Start of MATERIAL

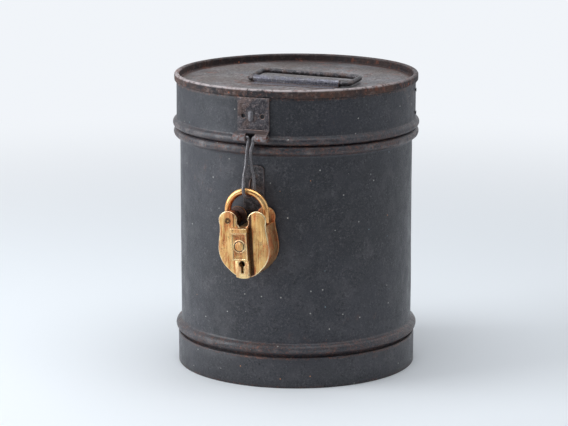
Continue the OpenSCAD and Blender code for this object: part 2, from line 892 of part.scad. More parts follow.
module keyhole() {
    y_rod(key_x, -case_half - 12, plate_t - case_half + 0.5, key_z, 3.2);
    translate([key_x - 1.35, -case_half - 12, key_z - 9.5])
        cube([2.7, 12 + plate_t + 0.5, 9.5]);
}

plaque_x = -1.9;
plaque_w = 16.4;

module keyhole_plaque() {
    back = -case_half - plaque_out;
    color(brass)
        lock_place()
            difference() {
                union() {
                    translate([plaque_x - plaque_w / 2, back, -12.8])
                        cube([plaque_w, plaque_out - eps, 28.6]);
                    translate([plaque_x - plaque_w / 2 - 0.6, back - 0.8, 15])
                        cube([plaque_w + 1.2, plaque_out + 0.8 - eps, 4.6]);
                }
                difference() {
                    translate([plaque_x - plaque_w / 2 + 1.4, back - 1, -11.4])
                        cube([plaque_w - 2.8, 1.6, 25]);
                    y_rod(plaque_x, back - 2, back + 2, 1.5, 6.4);
                }
                difference() {
                    y_rod(plaque_x, back - 2, back + 0.5, 1.5, 5.4);
                    y_rod(plaque_x, back - 2, back + 2, 1.5, 4.6);
                }
            }
}

module keyhole_plate() {
    color(brass)
        lock_place()
            difference() {
                slab(-case_half - keyplate_out, keyplate_out - eps)
                    intersection() {
                        translate([key_x - 7, -40])
                            square([14, 40 - 12.8 - eps]);
                        case_outline(0.4);
                    }
                keyhole();
            }
}

module key_pin() {
    color(dark_brass)
        lock_place()
            y_rod(key_x, -case_half + plate_t + 1, inner_half - eps, key_z, 1.3);
}

lever_pin_x = -13;
lever_pin_z = -2;
lever_t = 2;
lever_pitch = 3.2;
lever_y0 = -4;

module lever_pin() {
    color(dark_brass)
        lock_place()
            y_rod(lever_pin_x, eps - inner_half, inner_half - eps, lever_pin_z, 1.8);
}

module levers() {
    color(brass)
        lock_place()
            for (i = [0:2])
                difference() {
                    slab(lever_y0 + i * lever_pitch, lever_t)
                        union() {
                            translate([lever_pin_x, lever_pin_z])
                                circle(4.2, $fn = 40);
                            translate([lever_pin_x, lever_pin_z - 4.2])
                                square([19, 7.4]);
                            translate([lever_pin_x + 13, lever_pin_z - 6.4])
                                square([6, 4]);
                        }
                    y_rod(lever_pin_x, -case_half, case_half, lever_pin_z, 1.8 + run_fit);
                }
}

module lever_springs() {
    color(dark_brass)
        lock_place()
            for (i = [0:2])
                slab(lever_y0 + i * lever_pitch + 0.6, 0.8)
                    polygon([[-19.6, 9.4], [-14, 9.6], [-6, 6.6], [2, 2], [2, 1.2], [-1, 1.2], [-6, 5.8], [-14, 8.8], [-19.6, 8.6]]);
}

bolt_tip = bow_r - shackle_r - 0.4;
bolt_y = 2.4;
bolt_guide_x = 8.2;
bolt_stem_w = 4;

module bolt_guide() {
    color(dark_brass)
        lock_place()
            difference() {
                slab(eps - inner_half, 2 * (inner_half - eps))
                    translate([bolt_guide_x - 1.8, band_top - 2.8])
                        square([9.6, 2.8]);
                translate([bolt_guide_x - side_gap, -bolt_y - side_gap, 10])
                    cube([bolt_stem_w + bolt_travel + 2 * side_gap, 2 * (bolt_y + side_gap), 20]);
            }
}

// The bolt: a stem through its guide, a shoulder that rests on the guide, and the head that locks the toe
module lock_bolt() {
    stem_z = 9.5;
    shoulder_z = band_top + 0.3;
    head_z = notch_z + side_gap;
    color(dark_brass)
        lock_place()
            union() {
                translate([bolt_guide_x, -bolt_y, head_z])
                    cube([bolt_tip - bolt_guide_x, 2 * bolt_y, notch_h - 2 * side_gap]);
                translate([bolt_guide_x, -bolt_y - 1.5, shoulder_z])
                    cube([bolt_tip - bolt_guide_x - bolt_travel, 2 * bolt_y + 3, head_z - shoulder_z + 0.5]);
                translate([bolt_guide_x, -bolt_y, stem_z])
                    cube([bolt_stem_w, 2 * bolt_y, shoulder_z - stem_z + 0.5]);
            }
}

body_shell();
bottom_disc();
plinth_band();
body_seam_rivets();
staple_plate();
staple();
staple_rivets();
hinge_body_leaf();
hinge_pin();
hinge_body_rivets();
lid_band();
lid_top_panel();
lid_seam_rivets();
hinge_lid_leaf();
hinge_lid_rivets();
handle_sleeve();
handle_rivets();
handle_bail();
hasp_plate();
hasp_rivet();
hasp_link();
shackle();
lock_front_plate();
lock_back_plate();
lock_side_band();
valley_bar();
heel_pin();
case_rivets();
keyhole_plaque();
keyhole_plate();
key_pin();
lever_pin();
levers();
lever_springs();
bolt_guide();
lock_bolt();
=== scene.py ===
import json
from math import atan2, cos, hypot, pi, radians, sin, sqrt

import bmesh
import bpy
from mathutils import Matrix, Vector
from mathutils import noise as lumps

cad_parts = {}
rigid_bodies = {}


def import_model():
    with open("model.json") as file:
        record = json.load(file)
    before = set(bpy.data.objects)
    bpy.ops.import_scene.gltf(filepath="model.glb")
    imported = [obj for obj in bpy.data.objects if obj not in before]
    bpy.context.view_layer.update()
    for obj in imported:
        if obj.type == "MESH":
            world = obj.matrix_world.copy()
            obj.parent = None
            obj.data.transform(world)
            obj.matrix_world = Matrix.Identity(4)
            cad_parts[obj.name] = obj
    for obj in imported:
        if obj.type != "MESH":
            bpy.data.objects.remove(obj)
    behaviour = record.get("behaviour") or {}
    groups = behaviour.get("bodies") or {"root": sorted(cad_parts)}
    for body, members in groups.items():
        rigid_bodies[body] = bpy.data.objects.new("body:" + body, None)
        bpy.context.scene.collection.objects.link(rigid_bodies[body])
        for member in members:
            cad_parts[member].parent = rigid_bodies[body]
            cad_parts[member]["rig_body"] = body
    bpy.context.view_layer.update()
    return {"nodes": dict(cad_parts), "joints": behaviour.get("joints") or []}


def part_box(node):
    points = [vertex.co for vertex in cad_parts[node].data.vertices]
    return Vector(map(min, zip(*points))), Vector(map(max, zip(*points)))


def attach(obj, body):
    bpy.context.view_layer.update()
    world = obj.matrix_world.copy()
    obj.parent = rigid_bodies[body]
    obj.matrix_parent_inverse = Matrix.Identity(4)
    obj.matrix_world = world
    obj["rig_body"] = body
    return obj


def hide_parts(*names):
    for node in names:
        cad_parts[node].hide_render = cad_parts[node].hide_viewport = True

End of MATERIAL

WORK INSTRUCTIONS: Reproduce all of the material above word for word.

ANSWER:
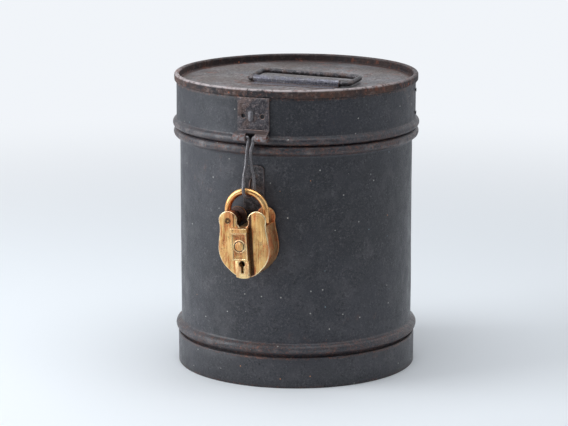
Continue the OpenSCAD and Blender code for this object: part 2, from line 892 of part.scad. More parts follow.
module keyhole() {
    y_rod(key_x, -case_half - 12, plate_t - case_half + 0.5, key_z, 3.2);
    translate([key_x - 1.35, -case_half - 12, key_z - 9.5])
        cube([2.7, 12 + plate_t + 0.5, 9.5]);
}

plaque_x = -1.9;
plaque_w = 16.4;

module keyhole_plaque() {
    back = -case_half - plaque_out;
    color(brass)
        lock_place()
            difference() {
                union() {
                    translate([plaque_x - plaque_w / 2, back, -12.8])
                        cube([plaque_w, plaque_out - eps, 28.6]);
                    translate([plaque_x - plaque_w / 2 - 0.6, back - 0.8, 15])
                        cube([plaque_w + 1.2, plaque_out + 0.8 - eps, 4.6]);
                }
                difference() {
                    translate([plaque_x - plaque_w / 2 + 1.4, back - 1, -11.4])
                        cube([plaque_w - 2.8, 1.6, 25]);
                    y_rod(plaque_x, back - 2, back + 2, 1.5, 6.4);
                }
                difference() {
                    y_rod(plaque_x, back - 2, back + 0.5, 1.5, 5.4);
                    y_rod(plaque_x, back - 2, back + 2, 1.5, 4.6);
                }
            }
}

module keyhole_plate() {
    color(brass)
        lock_place()
            difference() {
                slab(-case_half - keyplate_out, keyplate_out - eps)
                    intersection() {
                        translate([key_x - 7, -40])
                            square([14, 40 - 12.8 - eps]);
                        case_outline(0.4);
                    }
                keyhole();
            }
}

module key_pin() {
    color(dark_brass)
        lock_place()
            y_rod(key_x, -case_half + plate_t + 1, inner_half - eps, key_z, 1.3);
}

lever_pin_x = -13;
lever_pin_z = -2;
lever_t = 2;
lever_pitch = 3.2;
lever_y0 = -4;

module lever_pin() {
    color(dark_brass)
        lock_place()
            y_rod(lever_pin_x, eps - inner_half, inner_half - eps, lever_pin_z, 1.8);
}

module levers() {
    color(brass)
        lock_place()
            for (i = [0:2])
                difference() {
                    slab(lever_y0 + i * lever_pitch, lever_t)
                        union() {
                            translate([lever_pin_x, lever_pin_z])
                                circle(4.2, $fn = 40);
                            translate([lever_pin_x, lever_pin_z - 4.2])
                                square([19, 7.4]);
                            translate([lever_pin_x + 13, lever_pin_z - 6.4])
                                square([6, 4]);
                        }
                    y_rod(lever_pin_x, -case_half, case_half, lever_pin_z, 1.8 + run_fit);
                }
}

module lever_springs() {
    color(dark_brass)
        lock_place()
            for (i = [0:2])
                slab(lever_y0 + i * lever_pitch + 0.6, 0.8)
                    polygon([[-19.6, 9.4], [-14, 9.6], [-6, 6.6], [2, 2], [2, 1.2], [-1, 1.2], [-6, 5.8], [-14, 8.8], [-19.6, 8.6]]);
}

bolt_tip = bow_r - shackle_r - 0.4;
bolt_y = 2.4;
bolt_guide_x = 8.2;
bolt_stem_w = 4;

module bolt_guide() {
    color(dark_brass)
        lock_place()
            difference() {
                slab(eps - inner_half, 2 * (inner_half - eps))
                    translate([bolt_guide_x - 1.8, band_top - 2.8])
                        square([9.6, 2.8]);
                translate([bolt_guide_x - side_gap, -bolt_y - side_gap, 10])
                    cube([bolt_stem_w + bolt_travel + 2 * side_gap, 2 * (bolt_y + side_gap), 20]);
            }
}

// The bolt: a stem through its guide, a shoulder that rests on the guide, and the head that locks the toe
module lock_bolt() {
    stem_z = 9.5;
    shoulder_z = band_top + 0.3;
    head_z = notch_z + side_gap;
    color(dark_brass)
        lock_place()
            union() {
                translate([bolt_guide_x, -bolt_y, head_z])
                    cube([bolt_tip - bolt_guide_x, 2 * bolt_y, notch_h - 2 * side_gap]);
                translate([bolt_guide_x, -bolt_y - 1.5, shoulder_z])
                    cube([bolt_tip - bolt_guide_x - bolt_travel, 2 * bolt_y + 3, head_z - shoulder_z + 0.5]);
                translate([bolt_guide_x, -bolt_y, stem_z])
                    cube([bolt_stem_w, 2 * bolt_y, shoulder_z - stem_z + 0.5]);
            }
}

body_shell();
bottom_disc();
plinth_band();
body_seam_rivets();
staple_plate();
staple();
staple_rivets();
hinge_body_leaf();
hinge_pin();
hinge_body_rivets();
lid_band();
lid_top_panel();
lid_seam_rivets();
hinge_lid_leaf();
hinge_lid_rivets();
handle_sleeve();
handle_rivets();
handle_bail();
hasp_plate();
hasp_rivet();
hasp_link();
shackle();
lock_front_plate();
lock_back_plate();
lock_side_band();
valley_bar();
heel_pin();
case_rivets();
keyhole_plaque();
keyhole_plate();
key_pin();
lever_pin();
levers();
lever_springs();
bolt_guide();
lock_bolt();
=== scene.py ===
import json
from math import atan2, cos, hypot, pi, radians, sin, sqrt

import bmesh
import bpy
from mathutils import Matrix, Vector
from mathutils import noise as lumps

cad_parts = {}
rigid_bodies = {}


def import_model():
    with open("model.json") as file:
        record = json.load(file)
    before = set(bpy.data.objects)
    bpy.ops.import_scene.gltf(filepath="model.glb")
    imported = [obj for obj in bpy.data.objects if obj not in before]
    bpy.context.view_layer.update()
    for obj in imported:
        if obj.type == "MESH":
            world = obj.matrix_world.copy()
            obj.parent = None
            obj.data.transform(world)
            obj.matrix_world = Matrix.Identity(4)
            cad_parts[obj.name] = obj
    for obj in imported:
        if obj.type != "MESH":
            bpy.data.objects.remove(obj)
    behaviour = record.get("behaviour") or {}
    groups = behaviour.get("bodies") or {"root": sorted(cad_parts)}
    for body, members in groups.items():
        rigid_bodies[body] = bpy.data.objects.new("body:" + body, None)
        bpy.context.scene.collection.objects.link(rigid_bodies[body])
        for member in members:
            cad_parts[member].parent = rigid_bodies[body]
            cad_parts[member]["rig_body"] = body
    bpy.context.view_layer.update()
    return {"nodes": dict(cad_parts), "joints": behaviour.get("joints") or []}


def part_box(node):
    points = [vertex.co for vertex in cad_parts[node].data.vertices]
    return Vector(map(min, zip(*points))), Vector(map(max, zip(*points)))


def attach(obj, body):
    bpy.context.view_layer.update()
    world = obj.matrix_world.copy()
    obj.parent = rigid_bodies[body]
    obj.matrix_parent_inverse = Matrix.Identity(4)
    obj.matrix_world = world
    obj["rig_body"] = body
    return obj


def hide_parts(*names):
    for node in names:
        cad_parts[node].hide_render = cad_parts[node].hide_viewport = True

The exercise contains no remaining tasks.